### Problem statement:
Select, from the data, each line where "that" occurs.
Start of Records provided
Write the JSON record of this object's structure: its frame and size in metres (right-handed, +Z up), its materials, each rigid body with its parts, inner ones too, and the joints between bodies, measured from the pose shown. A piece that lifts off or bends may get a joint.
End of Records provided
Start of Records provided
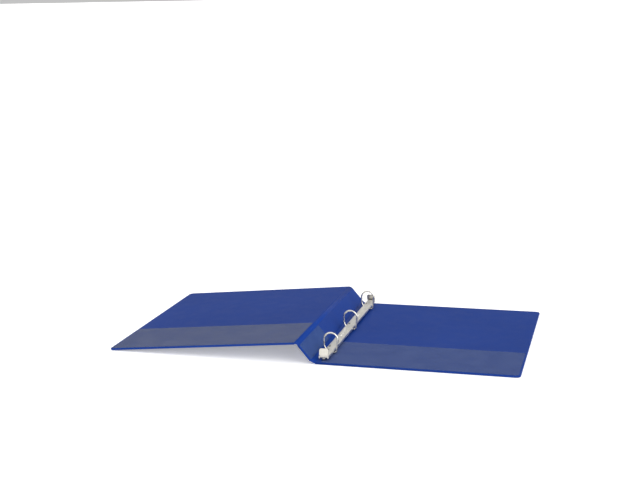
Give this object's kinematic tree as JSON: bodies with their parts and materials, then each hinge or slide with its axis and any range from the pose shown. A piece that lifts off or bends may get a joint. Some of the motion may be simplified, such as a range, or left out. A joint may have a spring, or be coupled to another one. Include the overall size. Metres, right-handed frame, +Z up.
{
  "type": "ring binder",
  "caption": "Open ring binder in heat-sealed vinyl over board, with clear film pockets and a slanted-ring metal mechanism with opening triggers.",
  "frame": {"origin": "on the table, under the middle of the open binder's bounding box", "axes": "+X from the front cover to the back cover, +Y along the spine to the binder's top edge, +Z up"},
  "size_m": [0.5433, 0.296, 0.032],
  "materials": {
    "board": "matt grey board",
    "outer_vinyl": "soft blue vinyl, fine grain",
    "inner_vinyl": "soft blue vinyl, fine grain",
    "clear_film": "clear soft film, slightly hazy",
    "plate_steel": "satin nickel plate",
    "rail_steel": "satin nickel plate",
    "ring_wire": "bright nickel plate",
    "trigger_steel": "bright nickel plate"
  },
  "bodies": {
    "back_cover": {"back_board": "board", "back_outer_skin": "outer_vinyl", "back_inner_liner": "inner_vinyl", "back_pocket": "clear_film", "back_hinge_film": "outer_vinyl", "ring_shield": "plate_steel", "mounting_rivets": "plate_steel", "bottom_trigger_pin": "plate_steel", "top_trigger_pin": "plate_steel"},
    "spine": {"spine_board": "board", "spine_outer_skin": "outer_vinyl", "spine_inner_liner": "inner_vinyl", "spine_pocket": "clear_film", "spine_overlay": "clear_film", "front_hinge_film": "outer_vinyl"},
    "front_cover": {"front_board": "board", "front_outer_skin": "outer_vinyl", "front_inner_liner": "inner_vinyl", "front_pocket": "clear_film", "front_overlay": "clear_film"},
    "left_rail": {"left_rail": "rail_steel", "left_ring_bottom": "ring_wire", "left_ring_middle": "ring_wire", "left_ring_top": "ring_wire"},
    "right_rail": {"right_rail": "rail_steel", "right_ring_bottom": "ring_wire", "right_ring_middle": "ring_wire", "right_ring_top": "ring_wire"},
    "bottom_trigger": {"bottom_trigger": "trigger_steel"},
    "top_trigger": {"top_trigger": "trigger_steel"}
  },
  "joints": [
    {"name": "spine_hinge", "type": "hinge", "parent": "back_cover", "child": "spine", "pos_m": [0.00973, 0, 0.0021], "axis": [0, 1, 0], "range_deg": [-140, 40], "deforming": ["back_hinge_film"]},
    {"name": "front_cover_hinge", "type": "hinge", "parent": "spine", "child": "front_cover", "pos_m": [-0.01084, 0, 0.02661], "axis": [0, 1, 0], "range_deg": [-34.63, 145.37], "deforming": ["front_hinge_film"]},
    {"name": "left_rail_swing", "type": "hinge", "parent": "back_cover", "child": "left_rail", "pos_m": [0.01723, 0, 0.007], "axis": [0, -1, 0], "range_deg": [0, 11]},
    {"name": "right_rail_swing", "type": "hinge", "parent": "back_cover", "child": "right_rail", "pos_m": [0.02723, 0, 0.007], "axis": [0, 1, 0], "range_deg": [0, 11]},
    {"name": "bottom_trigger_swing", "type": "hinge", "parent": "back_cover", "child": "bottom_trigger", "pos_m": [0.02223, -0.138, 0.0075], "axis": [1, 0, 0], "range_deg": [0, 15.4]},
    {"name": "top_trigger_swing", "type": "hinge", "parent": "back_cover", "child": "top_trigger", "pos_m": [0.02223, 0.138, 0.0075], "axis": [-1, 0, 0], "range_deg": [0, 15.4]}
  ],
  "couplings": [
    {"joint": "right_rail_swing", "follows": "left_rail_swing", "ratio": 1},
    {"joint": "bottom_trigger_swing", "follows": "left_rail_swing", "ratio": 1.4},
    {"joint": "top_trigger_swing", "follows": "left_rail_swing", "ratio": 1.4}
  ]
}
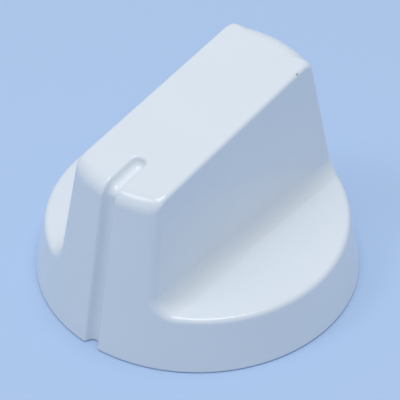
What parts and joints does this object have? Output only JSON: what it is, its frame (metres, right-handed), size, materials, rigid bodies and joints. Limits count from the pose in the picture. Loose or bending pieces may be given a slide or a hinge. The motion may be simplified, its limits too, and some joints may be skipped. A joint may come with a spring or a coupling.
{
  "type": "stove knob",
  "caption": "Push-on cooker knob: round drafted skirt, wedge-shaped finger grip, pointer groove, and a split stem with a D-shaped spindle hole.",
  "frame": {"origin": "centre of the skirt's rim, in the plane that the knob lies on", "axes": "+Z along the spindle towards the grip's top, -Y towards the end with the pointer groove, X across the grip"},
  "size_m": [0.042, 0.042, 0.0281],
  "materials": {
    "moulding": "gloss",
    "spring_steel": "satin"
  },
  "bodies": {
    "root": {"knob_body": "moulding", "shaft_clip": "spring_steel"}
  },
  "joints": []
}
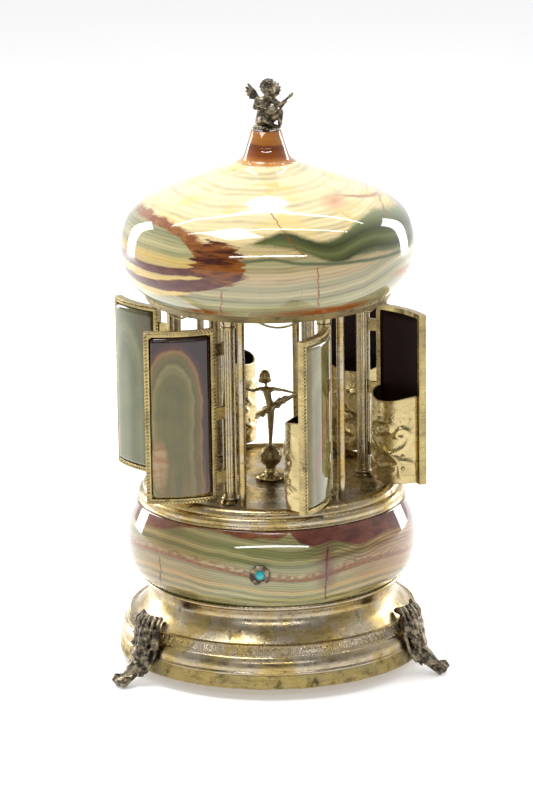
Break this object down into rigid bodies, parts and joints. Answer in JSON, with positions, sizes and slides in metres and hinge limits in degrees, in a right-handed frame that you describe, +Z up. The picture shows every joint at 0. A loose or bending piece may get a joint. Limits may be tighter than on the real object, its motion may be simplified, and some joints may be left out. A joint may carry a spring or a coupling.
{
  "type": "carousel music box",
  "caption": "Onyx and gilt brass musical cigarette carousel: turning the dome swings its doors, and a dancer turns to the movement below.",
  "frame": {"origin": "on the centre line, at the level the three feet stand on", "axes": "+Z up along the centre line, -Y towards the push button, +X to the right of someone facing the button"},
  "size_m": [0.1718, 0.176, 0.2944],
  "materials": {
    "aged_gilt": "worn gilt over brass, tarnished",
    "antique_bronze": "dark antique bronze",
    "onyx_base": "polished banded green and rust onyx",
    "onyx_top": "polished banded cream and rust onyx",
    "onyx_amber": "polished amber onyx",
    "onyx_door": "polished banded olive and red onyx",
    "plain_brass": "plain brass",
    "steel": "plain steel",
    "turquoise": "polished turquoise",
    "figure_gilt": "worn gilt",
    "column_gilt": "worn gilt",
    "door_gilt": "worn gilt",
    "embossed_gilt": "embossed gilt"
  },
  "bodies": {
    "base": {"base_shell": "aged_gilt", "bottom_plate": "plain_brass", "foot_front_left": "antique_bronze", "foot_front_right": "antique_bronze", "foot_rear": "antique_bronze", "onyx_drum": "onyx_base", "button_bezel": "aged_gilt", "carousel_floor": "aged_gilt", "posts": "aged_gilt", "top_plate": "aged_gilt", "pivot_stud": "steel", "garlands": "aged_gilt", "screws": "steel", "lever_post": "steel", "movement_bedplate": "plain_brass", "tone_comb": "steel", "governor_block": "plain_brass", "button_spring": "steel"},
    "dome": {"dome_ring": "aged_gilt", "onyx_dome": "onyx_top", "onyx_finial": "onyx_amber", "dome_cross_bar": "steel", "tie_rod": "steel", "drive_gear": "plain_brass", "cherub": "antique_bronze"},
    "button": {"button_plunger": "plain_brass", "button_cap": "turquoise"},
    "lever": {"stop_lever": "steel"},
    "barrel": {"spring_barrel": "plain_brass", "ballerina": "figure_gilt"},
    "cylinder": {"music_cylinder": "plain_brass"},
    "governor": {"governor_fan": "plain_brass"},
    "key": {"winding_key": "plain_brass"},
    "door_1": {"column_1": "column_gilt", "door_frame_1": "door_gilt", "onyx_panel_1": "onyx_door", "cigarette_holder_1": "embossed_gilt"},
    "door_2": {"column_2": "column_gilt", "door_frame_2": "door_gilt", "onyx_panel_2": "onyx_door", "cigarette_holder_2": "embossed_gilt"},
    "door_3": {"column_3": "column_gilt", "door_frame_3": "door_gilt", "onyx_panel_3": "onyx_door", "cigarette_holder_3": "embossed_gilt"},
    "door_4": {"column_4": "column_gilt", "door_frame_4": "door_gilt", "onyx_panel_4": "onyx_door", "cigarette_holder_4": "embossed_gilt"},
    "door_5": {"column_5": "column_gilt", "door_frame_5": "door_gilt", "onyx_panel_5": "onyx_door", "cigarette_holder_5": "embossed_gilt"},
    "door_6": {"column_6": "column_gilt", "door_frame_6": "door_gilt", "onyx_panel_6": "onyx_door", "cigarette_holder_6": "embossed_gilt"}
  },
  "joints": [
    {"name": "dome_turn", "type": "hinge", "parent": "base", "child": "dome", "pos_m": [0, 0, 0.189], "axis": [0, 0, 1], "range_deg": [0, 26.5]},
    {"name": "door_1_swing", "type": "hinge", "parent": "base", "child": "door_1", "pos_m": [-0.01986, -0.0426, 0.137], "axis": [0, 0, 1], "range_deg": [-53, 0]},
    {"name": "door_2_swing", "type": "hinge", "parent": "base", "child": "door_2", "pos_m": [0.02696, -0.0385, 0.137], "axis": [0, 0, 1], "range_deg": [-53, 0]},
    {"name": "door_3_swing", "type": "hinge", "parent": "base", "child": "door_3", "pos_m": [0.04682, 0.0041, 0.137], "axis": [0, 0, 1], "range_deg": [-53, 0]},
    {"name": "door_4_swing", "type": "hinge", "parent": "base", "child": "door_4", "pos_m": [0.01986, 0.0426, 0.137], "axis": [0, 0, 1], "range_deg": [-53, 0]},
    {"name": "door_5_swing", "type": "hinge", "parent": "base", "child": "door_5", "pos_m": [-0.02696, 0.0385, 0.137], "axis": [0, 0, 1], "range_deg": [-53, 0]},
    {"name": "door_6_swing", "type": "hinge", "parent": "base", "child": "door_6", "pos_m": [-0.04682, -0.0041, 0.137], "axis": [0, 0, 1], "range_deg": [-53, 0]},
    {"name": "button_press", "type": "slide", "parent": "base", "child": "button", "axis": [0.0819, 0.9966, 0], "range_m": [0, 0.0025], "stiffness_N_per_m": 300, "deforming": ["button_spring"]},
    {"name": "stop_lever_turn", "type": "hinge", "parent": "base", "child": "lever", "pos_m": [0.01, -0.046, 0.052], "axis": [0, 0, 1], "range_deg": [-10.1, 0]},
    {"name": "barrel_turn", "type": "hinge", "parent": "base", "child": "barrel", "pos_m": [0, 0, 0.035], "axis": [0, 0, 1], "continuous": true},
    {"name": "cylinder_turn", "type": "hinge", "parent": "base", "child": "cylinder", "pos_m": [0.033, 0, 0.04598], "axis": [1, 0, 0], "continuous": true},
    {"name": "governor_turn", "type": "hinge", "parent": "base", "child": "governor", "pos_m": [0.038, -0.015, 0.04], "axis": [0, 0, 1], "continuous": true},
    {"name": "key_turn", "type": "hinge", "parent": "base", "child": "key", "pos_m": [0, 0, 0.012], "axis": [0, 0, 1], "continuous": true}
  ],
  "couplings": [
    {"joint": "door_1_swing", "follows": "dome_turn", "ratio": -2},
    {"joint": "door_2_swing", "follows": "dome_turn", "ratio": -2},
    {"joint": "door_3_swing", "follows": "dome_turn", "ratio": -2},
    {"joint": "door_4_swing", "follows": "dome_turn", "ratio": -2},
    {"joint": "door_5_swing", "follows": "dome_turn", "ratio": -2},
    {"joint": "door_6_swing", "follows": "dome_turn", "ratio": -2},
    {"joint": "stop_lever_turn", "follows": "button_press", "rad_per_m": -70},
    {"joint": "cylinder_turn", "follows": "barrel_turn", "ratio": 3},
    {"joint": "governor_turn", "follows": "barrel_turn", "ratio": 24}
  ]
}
End of Records provided
### Answer below:
Write the JSON record of this object's structure: its frame and size in metres (right-handed, +Z up), its materials, each rigid body with its parts, inner ones too, and the joints between bodies, measured from the pose shown. A piece that lifts off or bends may get a joint.
Give this object's kinematic tree as JSON: bodies with their parts and materials, then each hinge or slide with its axis and any range from the pose shown. A piece that lifts off or bends may get a joint. Some of the motion may be simplified, such as a range, or left out. A joint may have a spring, or be coupled to another one. Include the overall size. Metres, right-handed frame, +Z up.
  "frame": {"origin": "centre of the skirt's rim, in the plane that the knob lies on", "axes": "+Z along the spindle towards the grip's top, -Y towards the end with the pointer groove, X across the grip"},
Break this object down into rigid bodies, parts and joints. Answer in JSON, with positions, sizes and slides in metres and hinge limits in degrees, in a right-handed frame that you describe, +Z up. The picture shows every joint at 0. A loose or bending piece may get a joint. Limits may be tighter than on the real object, its motion may be simplified, and some joints may be left out. A joint may carry a spring or a coupling.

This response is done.